Metadata-Version: 2.1
Name: catalog_builder
Version: 0.7
Summary: Data Catalogs Made Easy
Download-URL: https://github.com/unytics/catalog_builder/archive/refs/tags/v0.7.tar.gz
Author: Unytics
Author-email: paul.marcombes@unytics.io
Classifier: Programming Language :: Python :: 3
Classifier: License :: OSI Approved :: MIT License
Classifier: Operating System :: OS Independent
Requires-Python: >=3.6
Description-Content-Type: text/markdown
License-File: LICENSE
Requires-Dist: mkdocs-material
Requires-Dist: mkdocs-awesome-pages-plugin
Requires-Dist: click
Requires-Dist: click-help-colors
Requires-Dist: pyarrow
Requires-Dist: pandas
Requires-Dist: requests

![logo](https://github.com/unytics/catalog_builder/assets/111615732/bdb75e70-c7cd-4c7b-aa28-f015011f1edb)



<p align="center">
    <em>Build a custom data-catalog in minutes</em>
</p>

---

<br>

## 🔍️ 1. What is CatalogBuilder?

- CatalogBuilder is a simple tool to **generate & deploy a documentation website for your data assets**.
- It enables anyone at your company to **quickly find the trusted data they are looking for**. 

<br>

## 💡  2. Why CatalogBuilder?

> There are **many open-source projects** (*admundsen, open-metadata, datahub, metacat, atlas*) to build such a catalog in-house.
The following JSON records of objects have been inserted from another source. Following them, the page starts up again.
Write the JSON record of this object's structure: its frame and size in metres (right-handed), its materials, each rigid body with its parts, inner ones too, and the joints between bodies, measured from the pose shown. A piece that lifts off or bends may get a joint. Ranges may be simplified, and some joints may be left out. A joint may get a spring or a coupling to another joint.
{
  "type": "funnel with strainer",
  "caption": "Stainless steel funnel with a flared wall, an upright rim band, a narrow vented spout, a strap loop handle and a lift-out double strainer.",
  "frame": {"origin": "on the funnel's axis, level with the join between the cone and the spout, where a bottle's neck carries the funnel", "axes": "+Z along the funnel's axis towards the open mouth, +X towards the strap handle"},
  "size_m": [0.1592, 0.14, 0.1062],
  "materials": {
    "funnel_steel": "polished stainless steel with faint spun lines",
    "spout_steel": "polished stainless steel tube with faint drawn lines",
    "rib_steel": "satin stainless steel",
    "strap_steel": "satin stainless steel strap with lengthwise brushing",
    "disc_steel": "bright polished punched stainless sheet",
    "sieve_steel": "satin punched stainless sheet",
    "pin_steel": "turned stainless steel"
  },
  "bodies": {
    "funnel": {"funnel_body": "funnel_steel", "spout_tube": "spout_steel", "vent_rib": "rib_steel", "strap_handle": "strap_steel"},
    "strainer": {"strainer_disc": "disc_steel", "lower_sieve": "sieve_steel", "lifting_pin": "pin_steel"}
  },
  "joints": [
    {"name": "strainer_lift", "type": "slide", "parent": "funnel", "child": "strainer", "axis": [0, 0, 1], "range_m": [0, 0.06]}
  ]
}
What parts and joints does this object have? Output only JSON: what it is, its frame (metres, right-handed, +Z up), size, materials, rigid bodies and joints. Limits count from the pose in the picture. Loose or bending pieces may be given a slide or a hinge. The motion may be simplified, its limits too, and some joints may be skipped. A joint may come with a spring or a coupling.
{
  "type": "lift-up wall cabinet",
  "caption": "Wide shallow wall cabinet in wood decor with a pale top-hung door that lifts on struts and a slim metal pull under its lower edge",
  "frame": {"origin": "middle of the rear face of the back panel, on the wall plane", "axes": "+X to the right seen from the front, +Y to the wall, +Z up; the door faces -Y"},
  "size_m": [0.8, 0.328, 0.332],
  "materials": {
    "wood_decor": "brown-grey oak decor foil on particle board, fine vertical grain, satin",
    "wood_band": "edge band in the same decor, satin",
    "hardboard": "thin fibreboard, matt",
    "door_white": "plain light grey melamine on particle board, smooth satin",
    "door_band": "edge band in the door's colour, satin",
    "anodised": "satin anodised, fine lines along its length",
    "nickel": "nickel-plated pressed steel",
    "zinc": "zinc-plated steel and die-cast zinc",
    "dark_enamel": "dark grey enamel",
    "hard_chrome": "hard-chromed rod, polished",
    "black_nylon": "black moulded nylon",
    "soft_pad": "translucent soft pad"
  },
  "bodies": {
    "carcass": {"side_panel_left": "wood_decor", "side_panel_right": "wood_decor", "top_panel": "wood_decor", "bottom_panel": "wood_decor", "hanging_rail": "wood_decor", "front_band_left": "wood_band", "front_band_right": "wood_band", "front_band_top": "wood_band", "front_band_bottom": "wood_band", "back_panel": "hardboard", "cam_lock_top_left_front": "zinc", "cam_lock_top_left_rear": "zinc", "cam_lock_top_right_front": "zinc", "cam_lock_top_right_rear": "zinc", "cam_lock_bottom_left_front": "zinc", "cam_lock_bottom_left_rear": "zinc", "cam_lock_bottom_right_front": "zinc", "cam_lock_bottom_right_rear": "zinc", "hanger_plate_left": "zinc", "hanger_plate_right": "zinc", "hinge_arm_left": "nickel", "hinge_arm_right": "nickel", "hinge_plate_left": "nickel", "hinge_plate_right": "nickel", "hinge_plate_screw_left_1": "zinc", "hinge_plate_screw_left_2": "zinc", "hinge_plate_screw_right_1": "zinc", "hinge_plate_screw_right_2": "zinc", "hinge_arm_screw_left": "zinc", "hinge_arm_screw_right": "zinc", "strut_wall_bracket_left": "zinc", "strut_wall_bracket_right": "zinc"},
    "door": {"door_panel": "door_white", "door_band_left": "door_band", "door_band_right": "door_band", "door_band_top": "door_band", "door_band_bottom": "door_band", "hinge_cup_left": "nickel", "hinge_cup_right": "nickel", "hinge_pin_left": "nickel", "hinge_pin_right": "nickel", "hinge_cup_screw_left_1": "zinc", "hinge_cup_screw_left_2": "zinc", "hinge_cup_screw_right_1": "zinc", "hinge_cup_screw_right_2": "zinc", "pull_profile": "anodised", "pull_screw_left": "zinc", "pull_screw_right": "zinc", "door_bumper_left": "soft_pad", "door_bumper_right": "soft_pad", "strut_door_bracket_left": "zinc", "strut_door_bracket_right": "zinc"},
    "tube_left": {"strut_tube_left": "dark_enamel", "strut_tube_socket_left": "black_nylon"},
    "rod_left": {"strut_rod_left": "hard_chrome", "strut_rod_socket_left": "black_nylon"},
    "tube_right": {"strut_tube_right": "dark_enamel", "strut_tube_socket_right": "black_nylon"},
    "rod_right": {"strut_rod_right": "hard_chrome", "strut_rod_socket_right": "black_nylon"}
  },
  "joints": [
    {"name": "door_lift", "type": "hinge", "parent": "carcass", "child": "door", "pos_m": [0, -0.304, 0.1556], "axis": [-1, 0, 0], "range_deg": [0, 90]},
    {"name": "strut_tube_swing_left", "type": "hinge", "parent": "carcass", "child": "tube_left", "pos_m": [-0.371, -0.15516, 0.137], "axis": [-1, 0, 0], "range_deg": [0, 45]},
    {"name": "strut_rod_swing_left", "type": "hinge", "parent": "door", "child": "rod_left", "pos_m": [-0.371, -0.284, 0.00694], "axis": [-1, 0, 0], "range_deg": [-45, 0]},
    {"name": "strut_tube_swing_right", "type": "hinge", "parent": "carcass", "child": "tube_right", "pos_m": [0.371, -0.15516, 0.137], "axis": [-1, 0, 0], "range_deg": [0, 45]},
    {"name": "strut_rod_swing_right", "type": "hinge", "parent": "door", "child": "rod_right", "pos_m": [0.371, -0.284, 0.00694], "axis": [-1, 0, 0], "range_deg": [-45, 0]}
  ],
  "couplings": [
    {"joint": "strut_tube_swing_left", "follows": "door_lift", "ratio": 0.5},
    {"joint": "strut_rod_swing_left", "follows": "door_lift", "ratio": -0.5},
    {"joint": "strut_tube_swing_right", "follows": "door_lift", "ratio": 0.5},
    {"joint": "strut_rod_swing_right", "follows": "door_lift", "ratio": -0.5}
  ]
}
But as they offer a lot of advanced features, they are **hard to manage and deploy** if you're not a tech expert. They can be even **harder to customize**. 
> 
> **dbt docs** is great to generate a documentation website on top of your dbt assets but:
> 
> - it focuses on dbt only (while you are interested in other sources + metadata)
> - is very hard to customize (except you're an angular expert)
> - can be slow.

<br>

👉 CatalogBuilder aims at offering a **lightweight alternative** to generate a documentation website on top of your data assets. It focuses on **read-only data discovery** and:

1. ✔️ can be easily customized and deployed by low tech people
2. ✔️ can then handle the very specific needs of your company
3. ✔️ is fast and lightweight
4. ✔️ is built on top of the very famous [mkdocs-material](https://github.com/squidfunk/mkdocs-material) python library which is used by millions of developers to deploy their documentation (*such as [fastapi](https://fastapi.tiangolo.com/)*).


<br>

## 💥 3. Getting Started with `catalog` CLI

> `catalog` is the CLI (command-line-interface) of CatalogBuilder to generate, show & deploy the documentation.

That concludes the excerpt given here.